Quant à MM. Gérome et Dubuffe, je suis excessivement satisfait de ne pas avoir à parler de leur talent. Je le répète, je suis fort sensible au fond, et je n’aime pas à faire du chagrin aux gens. La mode de M. Gérome baisse ; M. Dubuffe a dû prendre une peine terrible, dont il sera peu récompensé. Je suis heureux de n’avoir pas le temps de dire tout cela.

Je regrette une chose : c’est de ne pouvoir accorder une large place à trois paysagistes que j’aime : MM. Corot, Daubigny et Pissaro. Mais il m’est permis de leur donner une bonne poignée de main, — la poignée de main de l’adieu.

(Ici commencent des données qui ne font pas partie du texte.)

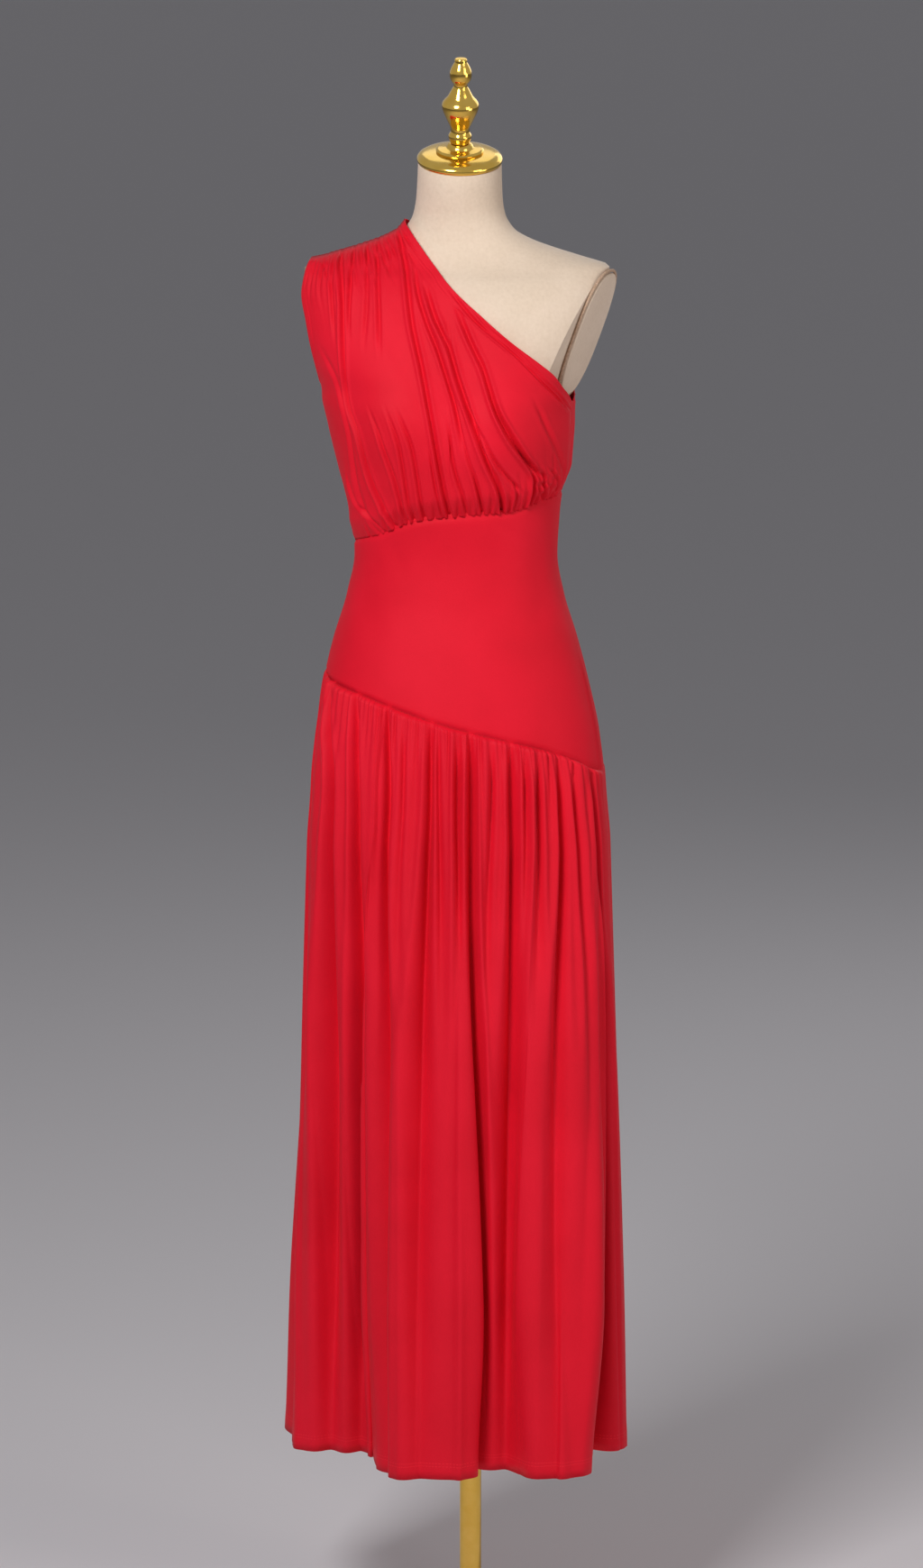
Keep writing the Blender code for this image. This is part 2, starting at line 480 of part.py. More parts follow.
def form_ring(z, mesh):
    """One section of the form; near the top it leans with the neck."""
    half, front, back, power = (float(form[k](z)) for k in ("half", "front", "back", "power"))
    neck_top = NECK_TOP.z - CAP_SEAT * cos(NECK_TILT)
    lean = float(smooth((z - LEAN_START) / (neck_top - LEAN_START)))
    ring = []
    for k in range(FORM_SIDES):
        angle = 2 * pi * k / FORM_SIDES
        x = half * np.sign(cos(angle)) * abs(cos(angle))**(2 / power)
        share = np.sign(sin(angle)) * abs(sin(angle))**(2 / power)
        y = share * (back if share > 0 else front)
        if share < 0:
            y -= float(bust(x, z, FORM_BUST, FORM_BUST_SPREAD)) * abs(share)
        y *= 1 - lean * (1 - cos(NECK_TILT))
        rise = lean * (y * tan(NECK_TILT) - x * tan(NECK_LEAN))
        ring.append(mesh.verts.new((x + lean * NECK_TOP.x + BODY_X,
                                    y + lean * (NECK_TOP.y + CAP_SEAT * sin(NECK_TILT)) + BODY_Y,
                                    z + rise)))
    return ring


def make_form():
    """The limbless torso: stacked sections from the hips to the leaning neck, cut flat at the arms."""
    mesh = bmesh.new()
    top = NECK_TOP.z - CAP_SEAT * cos(NECK_TILT)
    heights = sorted({row.z for row in FORM[:-1]} | {*FORM_ROWS_BETWEEN, top})
    rings = [form_ring(z, mesh) for z in heights]
    for low, high in zip(rings, rings[1:]):
        for k in range(FORM_SIDES):
            n = (k + 1) % FORM_SIDES
            mesh.faces.new((low[k], low[n], high[n], high[k]))
    mesh.faces.new(reversed(rings[0]))
    mesh.faces.new(rings[-1])
    torso = finish_mesh("form_torso", mesh, FORM_LINEN)
    for name, side in (("right", -1), ("left", 1)):
        cutter = arm_cutter(name, side)
        cut = torso.modifiers.new("arm_cut_" + name, "BOOLEAN")
        cut.operation, cut.object = "DIFFERENCE", cutter


def arm_frame(side):
    """The arm cut's own axes: Z out of the cut, Y up along it, at its centre."""
    out = Vector((side * cos(ARM_DROP) * cos(ARM_TURN), -cos(ARM_DROP) * sin(ARM_TURN), -sin(ARM_DROP)))
    up = (Vector((0, 0, 1)) - out * out.z).normalized()
    across = up.cross(out)
    frame = Matrix((across, up, out)).transposed().to_4x4()
    frame.translation = Vector((side * ARM_CENTRE.x + BODY_X, ARM_CENTRE.y + BODY_Y, ARM_CENTRE.z))
    return frame


def arm_oval(angle, margin):
    """A point on the arm plate's outline, or outside it by a margin."""
    x = np.sign(cos(angle)) * abs(cos(angle))**(2 / ARM_SQUARE)
    y = np.sign(sin(angle)) * abs(sin(angle))**(2 / ARM_SQUARE)
    return x * (ARM_HALF_DEPTH + margin), y * (ARM_HALF_HEIGHT + margin)


def arm_cutter(name, side):
    depth, width, height = 0.08, 0.30, 2 * ARM_HALF_HEIGHT + 0.040
    below = ARM_HALF_HEIGHT + 2 * PIPING_RADIUS + CUT_SPARE
    mesh = bmesh.new()
    bmesh.ops.create_cube(mesh, size=1.0)
    place = (Matrix.Translation((0, height / 2 - below, depth / 2))
             @ Matrix.Diagonal((width, height, depth, 1)))
    bmesh.ops.transform(mesh, matrix=arm_frame(side) @ place, verts=mesh.verts)
    data = bpy.data.meshes.new("cutter_arm_" + name)
    mesh.to_mesh(data)
    mesh.free()
    cutter = bpy.data.objects.new(data.name, data)
    cutters.objects.link(cutter)
    cutter.hide_render = True
    cutter.display_type = "WIRE"
    return cutter


def make_arm_plate(name, side):
    """The long oval cover on an arm cut, squarish at its ends, and the piping round it."""
    mesh = bmesh.new()
    bmesh.ops.create_cone(mesh, cap_ends=True, segments=ARM_SIDES, radius1=1, radius2=1, depth=ARM_THICK)
    for vert in mesh.verts:
        x, y = arm_oval(atan2(vert.co.y, vert.co.x), 0.0)
        vert.co = (x, y, vert.co.z + PART_GAP + ARM_THICK / 2)
    rims = [e for e in mesh.edges if abs(e.verts[0].co.z - e.verts[1].co.z) < 1e-6]
    bmesh.ops.bevel(mesh, geom=rims, offset=0.0015, segments=1, affect="EDGES")
    bmesh.ops.transform(mesh, matrix=arm_frame(side), verts=mesh.verts)
    finish_mesh("form_arm_plate_" + name, mesh, FORM_LINEN)

    route = bpy.data.curves.new("form_arm_piping_" + name, "CURVE")
    route.dimensions = "3D"
    route.bevel_depth = PIPING_RADIUS
    route.bevel_resolution = 1
    line = route.splines.new("POLY")
    line.points.add(ARM_SIDES - 1)
    clear = PIPING_RADIUS + PART_GAP
    for k, point in enumerate(line.points):
        x, y = arm_oval(2 * pi * k / ARM_SIDES, clear + PIPING_SPARE)
        point.co = (*(arm_frame(side) @ Vector((x, y, clear))), 1)
    line.use_cyclic_u = True
    place_object(route.name, route, FORM_PIPING)


def turned(name, profile, steps, finish, location=(0, 0, 0), tilt=(0, 0, 0)):
    """A turned part: its profile, from the axis down the outer side, spun by a Screw."""
    data = bpy.data.meshes.new(name)
    data.from_pydata([(r, 0, h) for r, h in profile], [(k, k + 1) for k in range(len(profile) - 1)], [])
    obj = place_object(name, data, finish)
    obj.location = location
    obj.rotation_euler = tilt
    spin = obj.modifiers.new("spin", "SCREW")
    spin.steps = spin.render_steps = steps
    spin.use_merge_vertices = True
    spin.merge_threshold = 0.00001
    spin.use_smooth_shade = True
    return obj


def make_stand():
    """The gold cap and finial on the neck, and the pole and base below."""
    neck = NECK_TOP + Vector((BODY_X, BODY_Y, 0))
    tilt = (NECK_TILT, NECK_LEAN, 0)
    turned("neck_cap", CAP_PROFILE, 28, POLISHED_GOLD, neck, tilt)
    turned("finial", FINIAL_PROFILE, 16, POLISHED_GOLD, neck, tilt)
    form_bottom = FORM[0].z
    flange_top = form_bottom - PART_GAP
    flange = [(0, flange_top), (FLANGE_RADIUS, flange_top), (FLANGE_RADIUS, flange_top - FLANGE_THICK),
              (0, flange_top - FLANGE_THICK)]
    turned("pole_flange", flange, 24, POLISHED_GOLD)
    top, bottom = flange_top - FLANGE_THICK - PART_GAP, BASE_PROFILE[0][1] + PART_GAP
    pole = [(0, top), (POLE_RADIUS, top), (POLE_RADIUS, bottom), (0, bottom)]
    turned("stand_pole", pole, 24, POLISHED_GOLD)
    turned("stand_base", BASE_PROFILE, 32, POLISHED_GOLD)


for old in list(bpy.data.objects):
    bpy.data.objects.remove(old)
model = bpy.data.collections.new(COLLECTION)
cutters = bpy.data.collections.new("cutters")
bpy.context.scene.collection.children.link(model)
bpy.context.scene.collection.children.link(cutters)

make_bodice("bodice_front", BODICE_FRONT_DRAPES, FRONT_ARMHOLE, FRONT_NECKLINE, -1)
make_bodice("bodice_back", BODICE_BACK_DRAPES, BACK_ARMHOLE, BACK_NECKLINE, 1)
make_midriff("midriff_front", -1)
make_midriff("midriff_back", 1)
make_skirt("skirt_front", SKIRT_FRONT_FOLDS, -1, 3)
make_skirt("skirt_back", SKIRT_BACK_FOLDS, 1, 2)
make_form()
for word, end in (("right", -1), ("left", 1)):
    make_arm_plate(word, end)
make_stand()
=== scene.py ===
from collections import namedtuple
from math import atan2, cos, pi, radians, sin, tan

import bpy
import numpy as np
from mathutils import Matrix, Vector


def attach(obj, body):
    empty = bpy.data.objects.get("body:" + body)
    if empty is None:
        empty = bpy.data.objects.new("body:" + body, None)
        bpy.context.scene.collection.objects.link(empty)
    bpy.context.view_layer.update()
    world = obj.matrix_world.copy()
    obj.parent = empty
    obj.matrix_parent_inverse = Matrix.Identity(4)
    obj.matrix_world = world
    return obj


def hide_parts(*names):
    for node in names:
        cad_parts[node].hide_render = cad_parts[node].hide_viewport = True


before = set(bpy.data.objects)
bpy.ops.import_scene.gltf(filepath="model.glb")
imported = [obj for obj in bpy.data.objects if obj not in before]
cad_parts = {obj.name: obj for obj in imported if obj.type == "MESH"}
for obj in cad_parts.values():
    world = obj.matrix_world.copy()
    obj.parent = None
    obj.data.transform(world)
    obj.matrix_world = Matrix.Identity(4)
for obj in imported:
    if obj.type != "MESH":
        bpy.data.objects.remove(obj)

bpy.ops.object.select_all(action="DESELECT")
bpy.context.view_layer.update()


def table(row, rows):
    """The rows of a table, each with its named columns."""
    return [row(*values) for values in rows]



# Where the body stands, in the row frame, and how thick the cloth is
BODY_X, BODY_Y = -0.009, -0.045
CLOTH, SEAM_ALLOWANCE, PART_GAP = 0.0012, 0.004, 0.0003
PROBE, SIDE_ROWS, TOP_ROWS = 0.002, 6, 4

# Camera: a long lens, a little to the wearer's left and above the waist
AIM = Vector((-0.0065, -0.045, 1.0))
CAMERA_AWAY, CAMERA_YAW, CAMERA_PITCH = 8.0, radians(5), radians(10)
PICTURE_HIGH, FOCAL_PIXELS, SENSOR = 1740, 7840, 36.0

# The shapes that the cloth hangs from, as the solids have them
HEM_HEIGHT, HEM_SLOPE = 0.2265, 0.022
FLARE_START, FLARE_POWER = 0.97, 1.3
BUST_X, BUST_HEIGHT = 0.078, 1.425
FORM_BUST, FORM_BUST_SPREAD = 0.024, 0.030
DRESS_BUST, DRESS_BUST_SPREAD = 0.021, 0.038
SHOULDER_LIFT, LIFT_START, LIFT_FULL = 0.0022, 1.54, 1.58
RIDGE_LOW, RIDGE_HIGH = 1.592, 1.650
UNDERARM_PLACE, UNDERARM_HEIGHT = 0.735, 1.437
ARMHOLE_PLACE = 0.45
NECK_TILT, NECK_LEAN = radians(15), radians(2)
NECK_TOP = Vector((0.0015, -0.011, 1.708))
CAP_SEAT, LEAN_START = 0.0029, 1.640
ARM_CENTRE = Vector((0.1415, -0.003, 1.5145))
ARM_DROP, ARM_TURN = radians(20.5), radians(15)
ARM_HALF_DEPTH, ARM_HALF_HEIGHT, ARM_THICK, ARM_SQUARE = 0.044, 0.0735, 0.005, 2.6
PIPING_RADIUS, PIPING_SPARE, CUT_SPARE, RIM_ROUND, OVAL_STEP = 0.0018, 0.0006, 0.0015, 0.0020, 0.01
CUT_ABOVE, CUT_WIDE, CUT_DEEP = 0.040, 0.30, 0.08
POLE_RADIUS, POLE_TOP, POLE_FOOT = 0.0125, 0.9234, 0.0343
FORM_FOOT, FOOT_ROUND, FOOT_ROUND_HIGH, FOOT_HALF, FOOT_DEEP = 0.930, 0.006, 0.004, 0.15, 0.12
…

Si M. Corot consentait à tuer une fois pour toutes les nymphes dont il peuple ses bois, et à les remplacer par des paysannes, je l’aimerais outre mesure.

Je sais qu’à ces feuillages légers, à cette aurore humide et souriante, il faut des créatures diaphanes, des rêves habillés de vapeurs. Aussi suis-je tenté parfois de demander au maître une nature plus humaine, plus vigoureuse. Cette année, il a exposé des études peintes sans doute dans l’atelier. Je préfère mille fois une pochade, une esquisse faite par lui en pleins champs, face à face avec la réalité puissante.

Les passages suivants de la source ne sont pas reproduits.